Transactional risk insurance demand rises in India amid surge in large M&A deals
NEW DELHI: Amid strong rebound of global mergers and acquisitions (M&A) activity in 2025, Indian dealmakers are increasingly turning to transactional risk insurance to navigate complexity, manage execution risks, and drive deal certainty, a report said on Wednesday.
The report from Marsh said that M&A deal value surged nearly 37 per cent year-on-year to approach $5 trillion globally, with a sharp rise in large and mega deals.
Similarly in India, growing deal sizes, cross-border activity, and regulatory scrutiny accelerated demand for structured risk solutions.
“As India continues to position itself as a global investment hub, the ability to effectively manage transaction-related risks will be critical," said Sanjay Kedia, CEO & President, Marsh India.
"We are seeing growing awareness and adoption of transactional risk solutions among Indian dealmakers, especially as cross-border transactions and regulatory complexities increase. This trend is expected to accelerate further in 2026 as businesses seek greater resilience and confidence in deal execution,” he added.

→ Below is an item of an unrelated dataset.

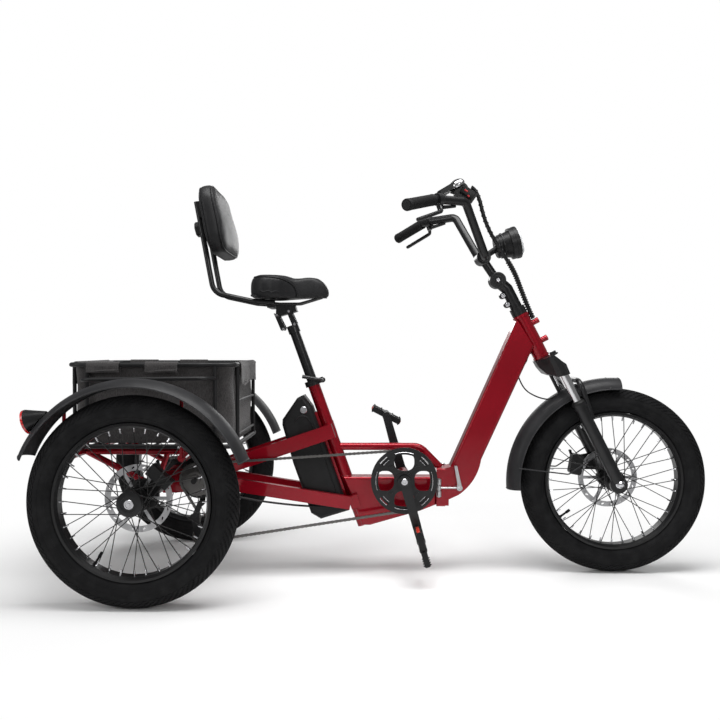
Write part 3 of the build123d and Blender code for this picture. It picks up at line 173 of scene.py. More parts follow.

The report noted a 34 per cent increase in global transactional risk insurance limits to $91.6 billion, and a 37 per cent rise in policy volumes, reflecting the increasing role of insurance as a core component of deal-making.
Transactional risk insurance is gaining traction in India across both private equity and strategic corporate transactions, particularly in sectors such as technology, healthcare, infrastructure, and energy, where deal sizes and regulatory considerations are intensifying.
Larger and more complex deals are driving demand for higher insurance limits and multi-layered coverage structures, the report said.
Corporate buyers now account for a larger share of insured transactions globally (54 per cent), and a shift is increasingly visible in India as corporates pursue strategic acquisitions.
Claims frequency and severity are rising globally, signalling a maturing market and reinforcing the need for early engagement and robust deal structuring, the firm said.